Couler is a system for unified Mechine Learning (ML) workflow optimization in cloud and the contributions are outlined below::

Simplicity and Extensibility: Couler provides a unified programming interface for workflow definition, ensuring independence from the workflow engine and compatibility with various workflow engines such as Argo Workflows, Airflow, and Tekton.
Automation: Couler integrates LLMs in unified programming code generation. By leveraging LLMs, Couler facilitates the generation of unified programming code using NL descriptions.
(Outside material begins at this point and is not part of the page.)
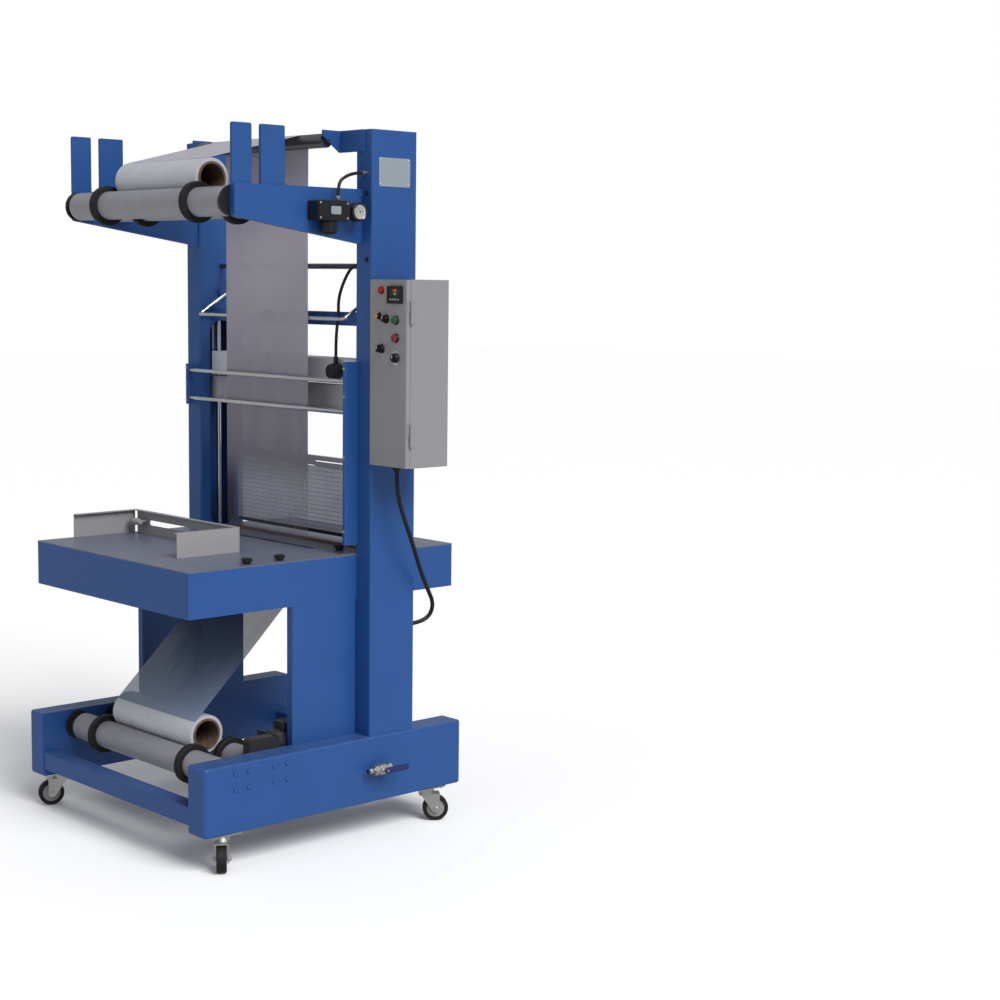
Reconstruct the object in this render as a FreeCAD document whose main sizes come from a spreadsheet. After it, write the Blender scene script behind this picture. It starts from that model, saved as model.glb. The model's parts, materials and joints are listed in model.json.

Additionally, we automate hyperparameters tuning through the integration of Dataset Card and Model Card, enhancing the effectiveness of the autoML process.
Efficiency: Couler introduces the Intermediate Representative (IR) to depict the workflow Directed Acyclic Graph (DAG), optimizing extensive workflow computations by dividing a large workflow into smaller ones for auto-parallelism optimization. Couler also implements dynamic caching of artifacts, which are the outputs of jobs in the workflow, to minimize redundant computations and ensure fault tolerance.
Open Source Community: The released open-source version of Couler has garnered adoption from multiple companies and end-users. For instance, over 3000 end users are utilizing Couler within Ant Group, and more than 20 companies have adopted Couler as their default workflow engine interface.